Jeanne Arland Peterson Birthday Celebration: Last weekend was the AQ’s annual birthday fete for saxophonist Irv Williams, who turned 89. This weekend is blow-out-the-candles time for the matriarch of the musical Peterson clan. If memory serves, the AQ once celebrated both birthdays on the same weekend, but that proved too taxing for those of us under 80. The Artists’ Quarter, Friday and Saturday, Aug. 22-23, 9 p.m. ($10).
Still Black Still Proud: The African Music Tribute to James Brown: A once-in-a-lifetime show featuring former James Brown band members and African music stars. With saxophonist Pee Wee Ellis, trombonist Fred Wesley Jr., singer Martha High and Vieux Farka Touré, among others. Author Nick Hornby (“High Fidelity”) saw it in Brighton, England, and it made him “very happy.” The Dakota, Monday, Aug. 25, 7 p.m. and 9:30 p.m. ($60/$45).

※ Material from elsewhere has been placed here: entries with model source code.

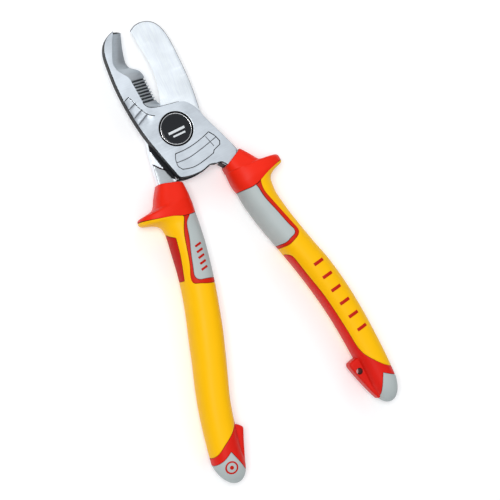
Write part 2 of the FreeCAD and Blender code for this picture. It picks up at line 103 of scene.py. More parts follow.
def ring_loop(r, n=96):
    """Circle about the pivot."""
    a = np.arange(n) * 2 * pi / n
    return np.c_[r * np.cos(a), r * np.sin(a)]


def chain(*parts):
    """Joins sampled curves into one open line, dropping doubled points."""
    p = np.vstack(parts)
    keep = np.r_[True, np.hypot(*np.diff(p, axis=0).T) > 1e-4]
    return p[keep]


def closed(*parts):
    """Joins sampled curves into one loop."""
    p = chain(*parts)
    return p[:-1] if np.hypot(*(p[0] - p[-1])) < 1e-4 else p


def area(loop):
    x, y = loop.T
    return 0.5 * np.sum(x * np.roll(y, -1) - y * np.roll(x, -1))


def ccw(loop):
    return loop if area(loop) > 0 else loop[::-1]


def inside(loop, pts):
    """Whether each point lies inside a loop."""
    x, y = pts.T
    hit = np.zeros(len(pts), bool)
    q = np.roll(loop, -1, 0)
    for (x0, y0), (x1, y1) in zip(loop, q):
        if y0 != y1:
            hit ^= ((y0 > y) != (y1 > y)) & (x < (x1 - x0) * (y - y0) / (y1 - y0) + x0)
    return hit


def to_segments(a, d, pts):
    """Shortest distance from each point to the segments from a to a + d."""
    n = np.maximum((d ** 2).sum(1), 1e-12)
    out = np.empty(len(pts))
    for i in range(0, len(pts), CHUNK):
        v = pts[i:i + CHUNK, None] - a[None]
        t = np.clip((v * d).sum(2) / n, 0, 1)
        out[i:i + CHUNK] = np.sqrt(((v - t[..., None] * d) ** 2).sum(2).min(1))
    return out


def dist(line, pts, close=True):
    """Shortest distance from each point to a line."""
    a = line if close else line[:-1]
    return to_segments(a, (np.roll(line, -1, 0) if close else line[1:]) - a, pts)


def signed(loop, p):
    """Distance from a loop, positive inside."""
    return np.where(inside(loop, p), 1, -1) * dist(loop, p)


def beside(line, offs, close=True):
    """Points beside a line at each offset."""
    t = (np.roll(line, -1, 0) - np.roll(line, 1, 0)) if close else np.gradient(line, axis=0)
    nrm = np.c_[-t[:, 1], t[:, 0]] / np.maximum(np.hypot(*t.T), 1e-9)[:, None]
    return np.vstack([line + nrm * o for o in offs])


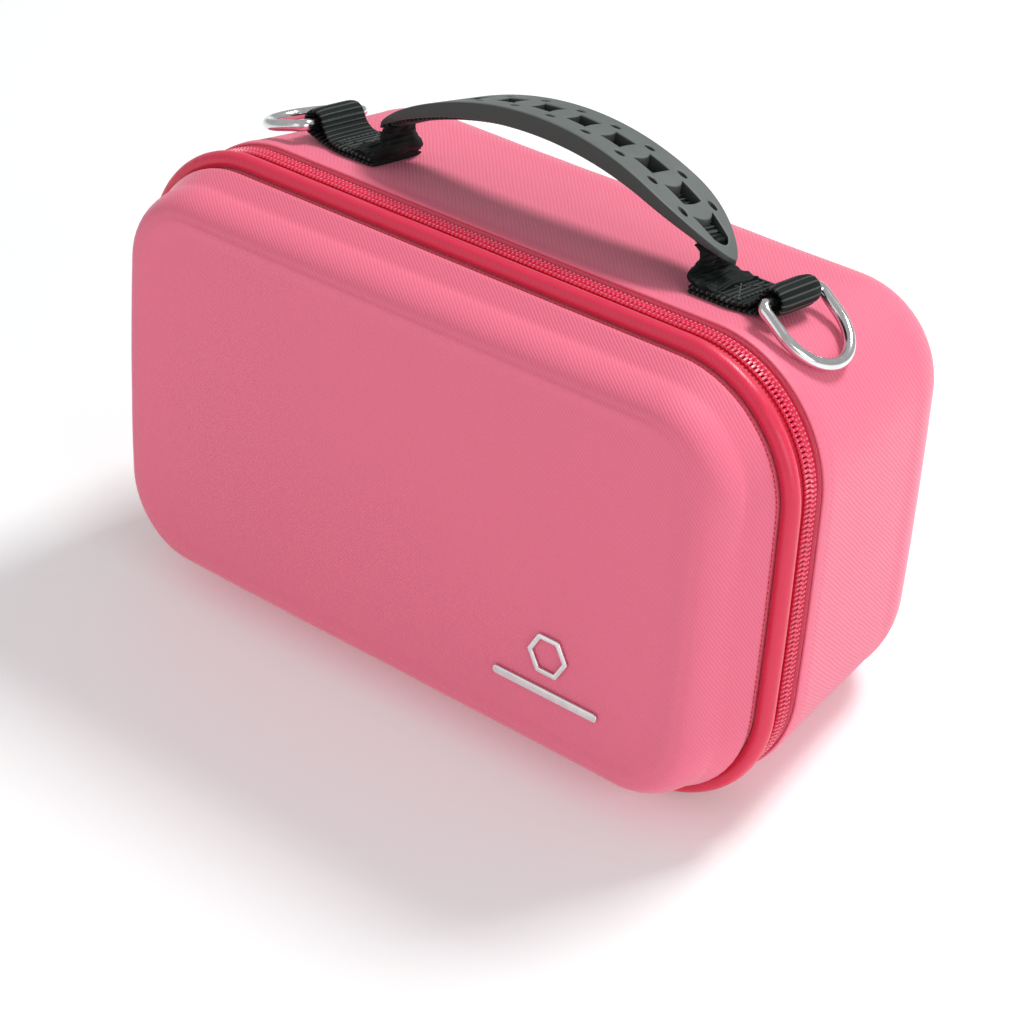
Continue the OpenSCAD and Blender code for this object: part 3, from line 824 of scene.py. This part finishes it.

Jazz at the Minnesota State Fair: Jazz at the grandstand? Not since Kenny G in 1994. (Fair historians, please correct me if I’m wrong.) Unless rides on the Mighty Midway start blaring “All Blue” or “Monk’s Dream,” the best place to hear jazz at the Fair is the International Bazaar. On the home page, click on “Entertainment” for a drop-down menu, click on “Free Stage,” then click on the link under “International Bazaar” for a schedule. Look for the Café Accordion Orchestra, George Maurer Group, Salsabrosa, the swing band Steve Clarke and the Working Stiffs, and Ticket to Brasil. Free with Fair admission.